* _SOURCE MATERIAL_:
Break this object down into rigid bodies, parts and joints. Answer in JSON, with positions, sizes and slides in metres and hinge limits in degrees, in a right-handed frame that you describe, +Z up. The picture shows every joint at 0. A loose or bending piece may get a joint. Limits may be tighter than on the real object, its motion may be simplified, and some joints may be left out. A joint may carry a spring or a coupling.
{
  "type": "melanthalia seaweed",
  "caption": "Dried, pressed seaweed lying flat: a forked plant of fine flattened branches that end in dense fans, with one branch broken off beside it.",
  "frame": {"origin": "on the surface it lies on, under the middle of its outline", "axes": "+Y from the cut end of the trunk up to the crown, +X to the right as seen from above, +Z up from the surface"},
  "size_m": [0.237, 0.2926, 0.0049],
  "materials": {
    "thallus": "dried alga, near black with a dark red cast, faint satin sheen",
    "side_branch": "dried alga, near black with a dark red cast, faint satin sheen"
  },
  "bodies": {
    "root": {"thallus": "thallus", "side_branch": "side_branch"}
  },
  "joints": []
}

* _EXERCISE BRIEF_:
Extract the full listing and reproduce each line exactly.

* _FULL ANSWER_:
Break this object down into rigid bodies, parts and joints. Answer in JSON, with positions, sizes and slides in metres and hinge limits in degrees, in a right-handed frame that you describe, +Z up. The picture shows every joint at 0. A loose or bending piece may get a joint. Limits may be tighter than on the real object, its motion may be simplified, and some joints may be left out. A joint may carry a spring or a coupling.
{
  "type": "melanthalia seaweed",
  "caption": "Dried, pressed seaweed lying flat: a forked plant of fine flattened branches that end in dense fans, with one branch broken off beside it.",
  "frame": {"origin": "on the surface it lies on, under the middle of its outline", "axes": "+Y from the cut end of the trunk up to the crown, +X to the right as seen from above, +Z up from the surface"},
  "size_m": [0.237, 0.2926, 0.0049],
  "materials": {
    "thallus": "dried alga, near black with a dark red cast, faint satin sheen",
    "side_branch": "dried alga, near black with a dark red cast, faint satin sheen"
  },
  "bodies": {
    "root": {"thallus": "thallus", "side_branch": "side_branch"}
  },
  "joints": []
}